After chunking and embedding our documents into this space, we can search the space using an appropriate algorithm, and provide them to a chat system as context, using the chat system to synthesize them into plain-english results.

This system is not without precedent. Youtube is rife with tutorials using eg langchain to perform this task, which have now been canonized as the very sus ‘pdf-chat: chat with your pdf-files!’ but I’m not sure if a langchain system is scalable at the time of writing. I also found haystack and vespa, which seem to be in this or related domains.

Initial build

I found Facebook’s model specifically for DPR. I think this model is trained on a Wikipedia dataset, so it will likely work best for properly formatted wiki-style data.

The ever-helpful SBERT website tells us we need to encode text formatted like this:

"London [SEP] London is the capital and largest city of England and the United Kingdom."

I found this to be a key to getting good results out of the model in the end.

I used a a project called WikiExtractor to clean the dumped XML from my target wiki, and wrote a script to run a window through it and extract correctly formatted text snippets and load them into an index file for use with Annoy, the Spotify library I’ve used previously. What I like about Annoy lib is it writes the index to disk, so if I spend a little extra on disk size I can load these into Docker images. It ain’t pretty but it gets the job done for now. In the future I can scale further by using shared volumes, since it’s read only, but for now this will suffice.

At this point we can perform queries to retrieve context and place them together with the user’s query to obtain output.

Choice of chatbot

I chose mosaicml/mpt-7b for a few reasons. First, it fits on the GPU in my home server. Second, it has a massive context size. Third, it’s fully open-source under the Apache-2.0 license.

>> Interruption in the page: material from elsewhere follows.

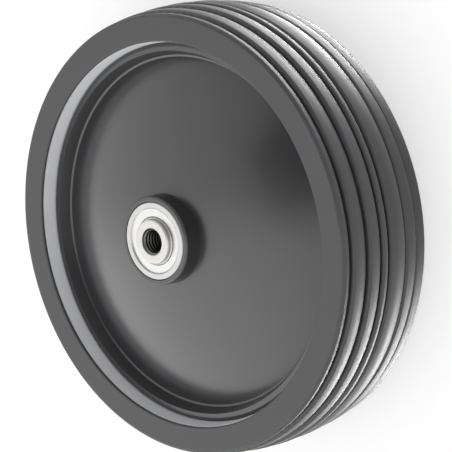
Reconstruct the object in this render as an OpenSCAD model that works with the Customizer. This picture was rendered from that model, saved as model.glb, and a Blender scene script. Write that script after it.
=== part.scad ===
// Wheel for a garden machine: a ribbed rubber tyre on a pale rim, with a domed black hub
// that turns on two shielded ball bearings around a threaded sleeve.
// The wheel lies on the tyre's back face, with its axis along +Z and its boss upwards.

/* [Tyre] */
// Diameter over the crown of the tread
tyre_d = 203; // [198:0.5:215]
// Width over the two side faces
tyre_w = 54; // [52:0.5:60]
// Radius of the crown, seen across the tread
crown_r = 109; // [90:1:160]
// Diameter of the bore that grips the rim
tyre_seat_d = 176.8; // [175.5:0.1:178]
// Thickness of the lip that hooks over each end of the rim
tyre_lip_w = 1.6; // [1.2:0.1:2.4]
// Height of that lip over the end of the rim
tyre_lip_h = 2.1; // [1.6:0.1:2.6]

/* [Tread] */
// Width of the wide groove round the middle of the tread
main_groove_w = 2.2; // [1.5:0.1:4]
// Depth of the wide groove
main_groove_depth = 6; // [4:0.1:7]
// Width of the narrow grooves
groove_w = 0.8; // [0.5:0.05:1.4]
// Depth of the narrow grooves
groove_depth = 2.4; // [2:0.1:3]
// First narrow groove in front of the middle
front_groove_1 = 5.1; // [4.5:0.1:6.5]
// Second narrow groove in front of the middle
front_groove_2 = 13.2; // [12:0.1:15]
// Third narrow groove in front of the middle
front_groove_3 = 22.3; // [20.5:0.1:23]
// First narrow groove behind the middle
back_groove_1 = 11.8; // [10:0.1:13]
// Second narrow groove behind the middle
back_groove_2 = 19.6; // [18.5:0.1:21]
// Radius of the rounded top of each rib
rib_top_r = 12; // [9:0.5:20]
// Rounding of the edges of each rib
rib_edge_r = 1.6; // [0.8:0.1:1.7]

/* [Rim] */
// Wall of the barrel under the tyre
rim_wall = 3.1; // [2.4:0.1:3.6]
// Height of the rib that locks the tyre
lock_rib_h = 3; // [2:0.1:4]
// Width of the rib that locks the tyre
lock_rib_w = 12; // [8:0.5:16]
// Draft of the open ends of the barrel, across the radius
rim_draft = 0.8; // [0.4:0.1:1.2]
// Height of the stop that the hub bottoms on
stop_h = 3.6; // [3:0.1:5]
// Thickness of that stop
stop_w = 3; // [2:0.1:5]
// Depth of the stop from the back face of the tyre
stop_inset = 9; // [7:0.5:12]

/* [Hub] */
// Thickness of the domed disc
disc_wall = 3; // [2.5:0.1:4]
// Depth of the disc's edge below the front face of the tyre
disc_inset = 12.2; // [11:0.1:16]
// Height of the dome from its edge to the foot of the boss
dome_h = 16.6; // [14:0.1:19]
// Depth of the hub's rounded lip below the front face of the tyre
lip_inset = 7.1; // [6:0.1:9]
// Rounding of that lip
lip_r = 1.9; // [1.2:0.1:2.4]
// Width of the top of the lip
lip_w = 3.6; // [3:0.1:4.5]
// How far the inner side of the lip leans in
lip_lean = 2.2; // [1.5:0.1:3]
// Wall of the hub's outer ring
skirt_wall = 3; // [2.5:0.1:4]
// Outer diameter of the boss at its front edge
boss_d = 39.7; // [39:0.1:44]
// Draft of the boss and of the tube behind it, across the radius
boss_draft = 0.25; // [0.1:0.05:0.5]
// Rounding of the front edge of the boss
boss_edge_r = 1; // [0.5:0.1:1.5]
// How far the boss stands in front of the tyre's face
boss_reach = 12.3; // [10:0.1:14]
// Depth of the tube's back end from the back face of the tyre
hub_inset = 6; // [5:0.1:9]
// Outer diameter of the tube at its back end
tube_d = 42.4; // [41:0.1:46]
// Number of stiffening ribs behind the disc
web_count = 8; // [8:1:8]
// Thickness of the ribs
web_t = 2.5; // [2:0.1:4]
// Depth of the ribs' free edges from the back face of the tyre
web_inset = 14; // [12:0.5:20]

/* [Bearings] */
// Outside diameter of a bearing
bearing_d = 35; // [34:0.1:36]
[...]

The downside of this model is in order to have such a large context size, it has a weird architecture (specifically replacing positional encoding with some other scheme).

Load testing the chatbot

How much throughput can I get with a single GPU? I decided to do a little bit of very basic load testing

def load_test(num_prompts: int):
    print("begin load test", num_prompts)
    now = datetime.datetime.now()
    for _ in range(num_prompts):
        handle_message({
            "context": "This is a load test",
            "content": "We are performing a load test, please do your best to create a response that looks like you are answering 
a question"
        })
    print("load test complete")
    print("time taken: ", datetime.datetime.now() - now)

There’s probably some caching gotcha somewhere in here (and the system did not create good output). I just wanted a ballpark number of how much throughput I could hope to get out of this system.

Well, it wasn’t that great. I ran 100 through and it took about 100 seconds. That’s not nearly enough throughput to handle production loads (if I ever got production loads).

I had recently been exposed to vLLM, an LLM runtime that claims to be compatible with some popular huggingface models, including mosiac-mpt. The bar charts they present claim very significant speedups, literally 10x.

Out of the box, vLLM seems to triple the output, taking about 35s to process 100 requests, and greatly simplifies the code. This is without any batching though. If we use a batch size of 5… We process 100 in 9 seconds. About 11x speedup. Amazing! A 90ms response time from my home GPU server! For a chat system, that’s pretty excellent.

Next up

Facebook came out with llama-2, with a semi-unrestricted license (free for commercial use up to some huge number of users). It also has a fairly large context window, and scores better on benchmarks. So I thought I’d go ahead and swap to that one. It should be fairly simple, since vLLM immediately added support for llama-2.

I’d also like to do a bit more scraping an cleaning to diversify my data sources.